To this end, Ykone is opening its second U.S. offices in Las Vegas, after Miami. “Our biggest clients are from the luxury industry…but those [influencer marketing] investments are also coming from the tourism sector, and we’ve seen a rebound with tremendous excitement from tourism companies to reinvest, and Las Vegas is one of the tourism capitals of the world,” Billon offered.

Although plans for a further race in the U.S. were not detailed, nor did Billon disclose whether global expansion will rely on M&A activity or new direct openings, he offered that the rationale is taking the European flair Stateside.

“There’s no need for a French company to venture there and replicate the American way of doing business. I believe that this strong cultural heritage that we have is our strength,” Billon said.
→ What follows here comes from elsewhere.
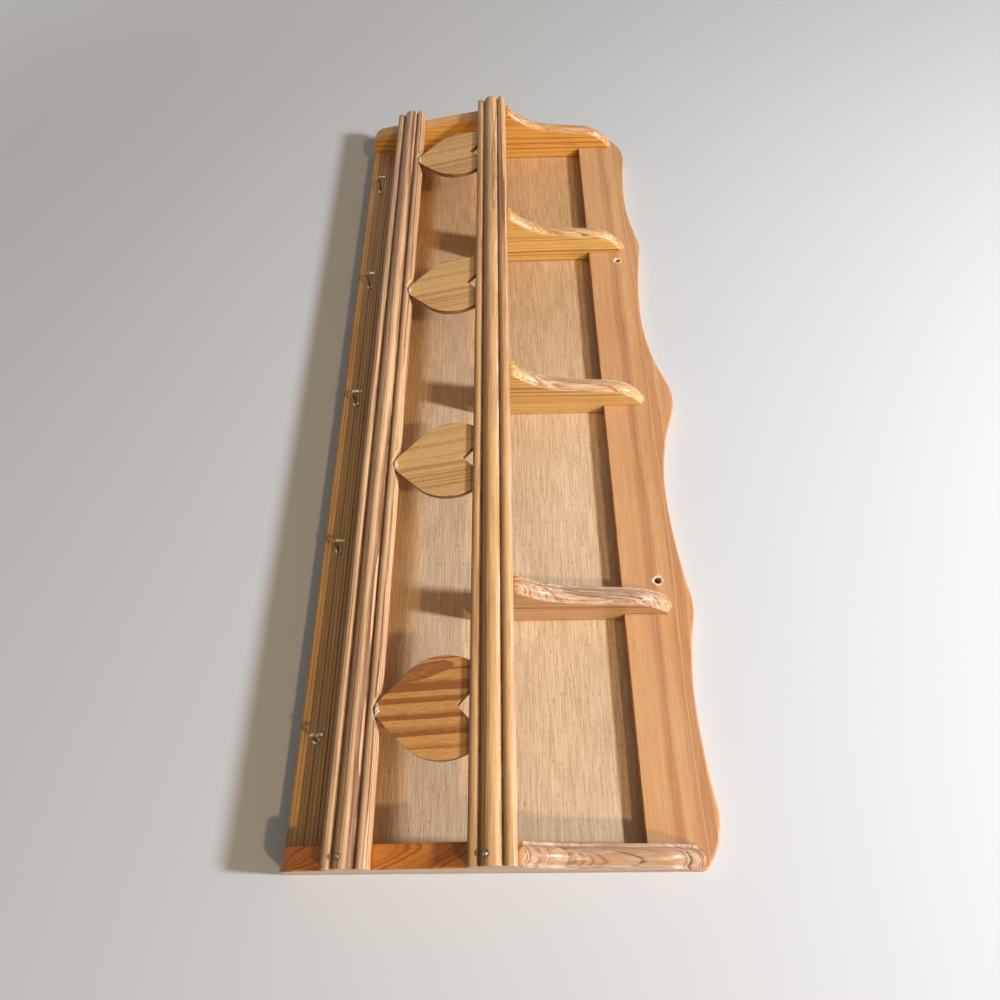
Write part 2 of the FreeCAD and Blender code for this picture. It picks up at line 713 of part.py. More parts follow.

“Europe is obsessed with creativity and granularity…and we focus on relationships between brands and influencers that benefit the output and the creative content. In the U.S., what we’re seeing is that numbers come first, creativity comes second. There’s no taboo in the U.S. to talk about conversion and performance,” he noted.

The Ykone studio. - Credit: Courtesy of Ykone
The Ykone studio. - Credit: Courtesy of Ykone

Courtesy of Ykone

Last month, Ykone launched its own production division called Oddly Enough, specialized in producing branded digital content fronted by influencers. It has already installed three studios and four hubs around the world to lead it. It reflects the firm’s ambition to provide all-encompassing services.
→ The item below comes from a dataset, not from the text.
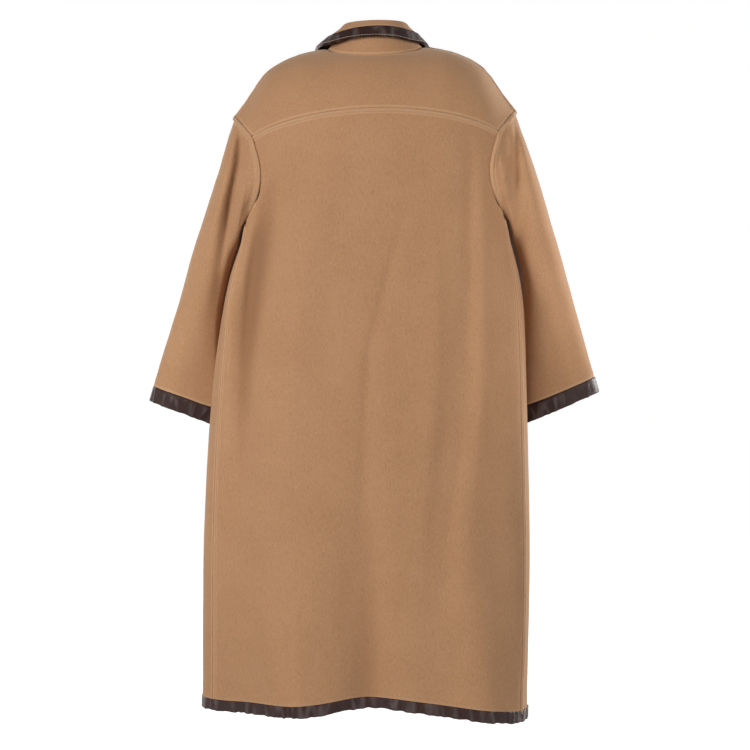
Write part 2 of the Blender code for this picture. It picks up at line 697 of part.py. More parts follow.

Its strong data-driven approach supported by the in-house platform Campaygn, which guarantees its clients real-time tracking and management of social media campaigns as well as provides benchmark in terms of price and performance, is pivotal as brands have grown more educated than ever on influencer marketing.

“In the social media world, a lot of data is public, so there is little value in crunching them. The real value is collecting, as opposed to crunching, data about price and performance. We want to help brands evaluate which influencers they can afford and those who have driven positive performances for other brands [in the past],” Billon explained, mentioning the 10,000 influencers and hundreds of brands the firm links with each year.

“It’s about building an ecosystem of trust….Today, brands are looking for an environment of trust as much as they’re looking for an environment of creativity and performance,” he said.